TASK OBJECTIVE
Only the number is wanted: how many lines contain the word "sizes"?

[Object modeling scripts]
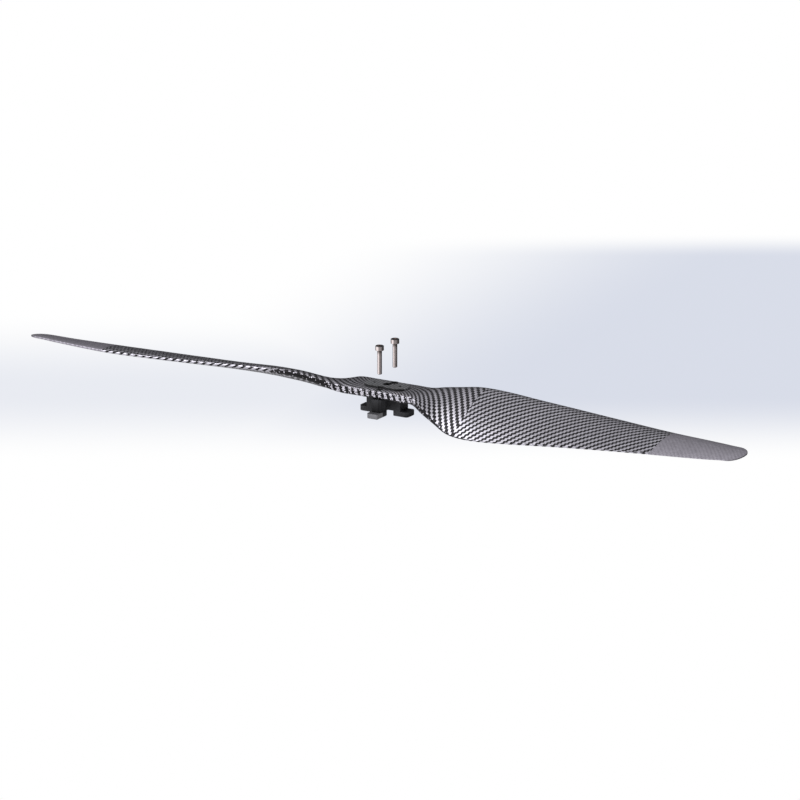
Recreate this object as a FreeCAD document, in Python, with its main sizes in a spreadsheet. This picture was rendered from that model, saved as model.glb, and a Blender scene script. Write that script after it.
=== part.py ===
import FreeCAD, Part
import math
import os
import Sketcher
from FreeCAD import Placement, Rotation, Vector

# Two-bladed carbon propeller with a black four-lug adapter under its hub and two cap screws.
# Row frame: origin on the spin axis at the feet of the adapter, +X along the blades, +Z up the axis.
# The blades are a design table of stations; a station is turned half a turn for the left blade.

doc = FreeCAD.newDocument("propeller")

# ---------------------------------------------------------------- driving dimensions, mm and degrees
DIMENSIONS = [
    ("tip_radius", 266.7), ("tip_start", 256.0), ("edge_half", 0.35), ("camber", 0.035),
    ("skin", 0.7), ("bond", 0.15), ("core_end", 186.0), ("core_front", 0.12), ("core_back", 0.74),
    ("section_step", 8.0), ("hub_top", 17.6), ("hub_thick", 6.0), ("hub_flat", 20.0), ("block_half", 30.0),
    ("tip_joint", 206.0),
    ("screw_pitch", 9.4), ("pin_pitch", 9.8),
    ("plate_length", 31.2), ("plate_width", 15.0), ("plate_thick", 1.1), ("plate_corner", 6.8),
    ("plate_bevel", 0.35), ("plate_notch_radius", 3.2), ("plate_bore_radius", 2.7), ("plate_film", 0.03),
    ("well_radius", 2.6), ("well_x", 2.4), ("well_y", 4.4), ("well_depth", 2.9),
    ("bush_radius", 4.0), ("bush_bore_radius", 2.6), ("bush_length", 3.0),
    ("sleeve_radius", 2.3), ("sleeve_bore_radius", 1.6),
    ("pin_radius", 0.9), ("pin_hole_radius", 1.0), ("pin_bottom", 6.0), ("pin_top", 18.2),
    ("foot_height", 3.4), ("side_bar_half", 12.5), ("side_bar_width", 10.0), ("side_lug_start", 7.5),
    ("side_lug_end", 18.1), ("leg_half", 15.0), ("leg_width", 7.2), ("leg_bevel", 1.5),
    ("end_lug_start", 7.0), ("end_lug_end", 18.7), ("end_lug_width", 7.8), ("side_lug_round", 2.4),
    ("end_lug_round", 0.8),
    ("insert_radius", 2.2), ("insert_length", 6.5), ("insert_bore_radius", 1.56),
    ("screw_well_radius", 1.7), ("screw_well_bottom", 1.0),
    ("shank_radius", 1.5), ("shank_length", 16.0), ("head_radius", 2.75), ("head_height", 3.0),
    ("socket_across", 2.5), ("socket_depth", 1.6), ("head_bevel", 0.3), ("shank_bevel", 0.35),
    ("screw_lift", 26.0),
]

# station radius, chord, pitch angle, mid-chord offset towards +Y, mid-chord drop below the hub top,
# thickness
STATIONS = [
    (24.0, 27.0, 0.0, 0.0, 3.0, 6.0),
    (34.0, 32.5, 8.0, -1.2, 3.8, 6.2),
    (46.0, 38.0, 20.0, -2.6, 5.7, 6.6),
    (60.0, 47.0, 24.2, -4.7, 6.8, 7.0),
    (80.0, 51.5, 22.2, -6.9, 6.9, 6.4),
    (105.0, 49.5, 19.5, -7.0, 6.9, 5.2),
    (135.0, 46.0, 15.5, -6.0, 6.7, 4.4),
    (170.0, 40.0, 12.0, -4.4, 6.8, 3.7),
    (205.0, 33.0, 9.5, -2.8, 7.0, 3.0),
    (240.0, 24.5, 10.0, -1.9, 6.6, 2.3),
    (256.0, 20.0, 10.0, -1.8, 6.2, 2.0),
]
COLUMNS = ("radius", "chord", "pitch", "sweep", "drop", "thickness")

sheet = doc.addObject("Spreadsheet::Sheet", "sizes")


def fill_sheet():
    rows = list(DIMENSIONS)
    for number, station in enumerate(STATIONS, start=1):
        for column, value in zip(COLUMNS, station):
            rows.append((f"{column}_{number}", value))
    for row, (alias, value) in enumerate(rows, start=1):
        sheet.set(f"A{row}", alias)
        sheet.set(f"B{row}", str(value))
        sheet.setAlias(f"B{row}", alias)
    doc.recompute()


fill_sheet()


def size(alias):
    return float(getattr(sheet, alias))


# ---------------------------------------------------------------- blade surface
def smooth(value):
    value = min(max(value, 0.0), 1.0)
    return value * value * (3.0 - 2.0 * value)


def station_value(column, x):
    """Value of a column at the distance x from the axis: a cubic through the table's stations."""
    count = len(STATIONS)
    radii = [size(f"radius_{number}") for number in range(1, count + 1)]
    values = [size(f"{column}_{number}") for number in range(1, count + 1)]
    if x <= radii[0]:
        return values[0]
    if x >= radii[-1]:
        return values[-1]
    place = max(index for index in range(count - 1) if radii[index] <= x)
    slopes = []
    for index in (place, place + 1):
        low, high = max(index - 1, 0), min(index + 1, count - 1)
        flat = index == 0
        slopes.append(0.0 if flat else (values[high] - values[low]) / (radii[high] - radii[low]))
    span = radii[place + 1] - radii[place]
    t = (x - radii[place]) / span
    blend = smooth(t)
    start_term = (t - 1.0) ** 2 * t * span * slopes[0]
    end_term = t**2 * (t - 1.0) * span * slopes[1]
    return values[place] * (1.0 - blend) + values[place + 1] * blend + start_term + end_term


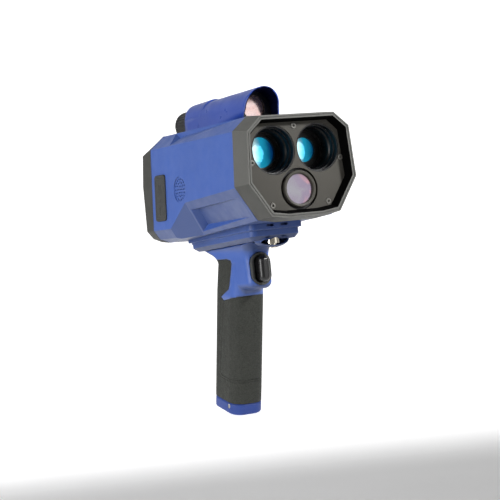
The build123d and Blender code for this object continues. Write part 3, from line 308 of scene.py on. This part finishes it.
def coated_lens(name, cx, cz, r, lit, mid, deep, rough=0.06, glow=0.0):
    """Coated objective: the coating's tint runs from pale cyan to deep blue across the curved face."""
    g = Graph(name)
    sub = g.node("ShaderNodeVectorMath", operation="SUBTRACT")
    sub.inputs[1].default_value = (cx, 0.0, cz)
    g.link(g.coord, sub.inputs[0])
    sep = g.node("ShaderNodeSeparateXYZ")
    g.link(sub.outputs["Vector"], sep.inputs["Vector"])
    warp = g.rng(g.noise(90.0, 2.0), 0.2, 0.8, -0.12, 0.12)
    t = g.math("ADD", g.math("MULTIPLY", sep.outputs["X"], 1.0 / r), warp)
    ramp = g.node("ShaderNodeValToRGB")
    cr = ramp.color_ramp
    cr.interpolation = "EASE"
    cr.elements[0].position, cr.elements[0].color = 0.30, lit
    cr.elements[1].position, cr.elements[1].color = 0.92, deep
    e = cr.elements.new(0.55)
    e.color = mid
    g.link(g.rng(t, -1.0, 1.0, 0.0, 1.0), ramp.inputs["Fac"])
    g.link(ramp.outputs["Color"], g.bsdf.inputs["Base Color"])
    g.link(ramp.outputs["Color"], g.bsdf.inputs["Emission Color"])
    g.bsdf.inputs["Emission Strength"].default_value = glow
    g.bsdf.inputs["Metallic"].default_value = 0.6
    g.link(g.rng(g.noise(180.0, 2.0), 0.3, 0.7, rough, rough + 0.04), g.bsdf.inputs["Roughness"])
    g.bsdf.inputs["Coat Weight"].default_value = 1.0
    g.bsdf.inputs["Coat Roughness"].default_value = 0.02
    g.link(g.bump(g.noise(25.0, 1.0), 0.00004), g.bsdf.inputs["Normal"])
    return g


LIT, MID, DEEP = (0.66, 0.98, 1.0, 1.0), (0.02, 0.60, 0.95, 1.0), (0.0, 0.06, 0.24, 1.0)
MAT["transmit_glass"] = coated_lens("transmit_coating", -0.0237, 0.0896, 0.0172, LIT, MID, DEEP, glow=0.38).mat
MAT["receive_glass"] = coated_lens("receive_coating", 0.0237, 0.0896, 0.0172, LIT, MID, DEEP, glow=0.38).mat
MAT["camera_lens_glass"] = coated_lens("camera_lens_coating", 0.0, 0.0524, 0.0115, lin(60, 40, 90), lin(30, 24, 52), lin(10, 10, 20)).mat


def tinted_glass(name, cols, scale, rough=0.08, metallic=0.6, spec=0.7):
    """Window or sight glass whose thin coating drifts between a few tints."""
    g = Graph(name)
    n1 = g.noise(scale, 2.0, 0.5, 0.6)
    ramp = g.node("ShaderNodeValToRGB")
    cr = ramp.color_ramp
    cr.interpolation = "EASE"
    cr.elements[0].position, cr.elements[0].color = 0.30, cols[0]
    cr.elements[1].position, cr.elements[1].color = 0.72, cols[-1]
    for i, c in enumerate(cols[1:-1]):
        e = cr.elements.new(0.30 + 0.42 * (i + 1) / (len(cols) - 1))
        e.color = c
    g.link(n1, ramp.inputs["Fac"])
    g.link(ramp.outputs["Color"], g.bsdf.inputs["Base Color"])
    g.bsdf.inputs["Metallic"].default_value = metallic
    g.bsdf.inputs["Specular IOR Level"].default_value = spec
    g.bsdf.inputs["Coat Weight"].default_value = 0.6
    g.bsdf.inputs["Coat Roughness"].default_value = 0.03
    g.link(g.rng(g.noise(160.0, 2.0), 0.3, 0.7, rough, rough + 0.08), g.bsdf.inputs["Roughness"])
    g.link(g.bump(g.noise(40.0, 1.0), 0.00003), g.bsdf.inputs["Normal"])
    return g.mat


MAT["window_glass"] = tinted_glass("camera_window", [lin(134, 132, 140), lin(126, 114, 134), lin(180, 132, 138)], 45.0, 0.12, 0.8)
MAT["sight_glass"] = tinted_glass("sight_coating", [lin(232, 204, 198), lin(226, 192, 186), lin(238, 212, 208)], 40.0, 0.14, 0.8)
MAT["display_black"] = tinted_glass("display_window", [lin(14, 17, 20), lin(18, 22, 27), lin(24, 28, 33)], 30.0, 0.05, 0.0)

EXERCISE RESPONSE
2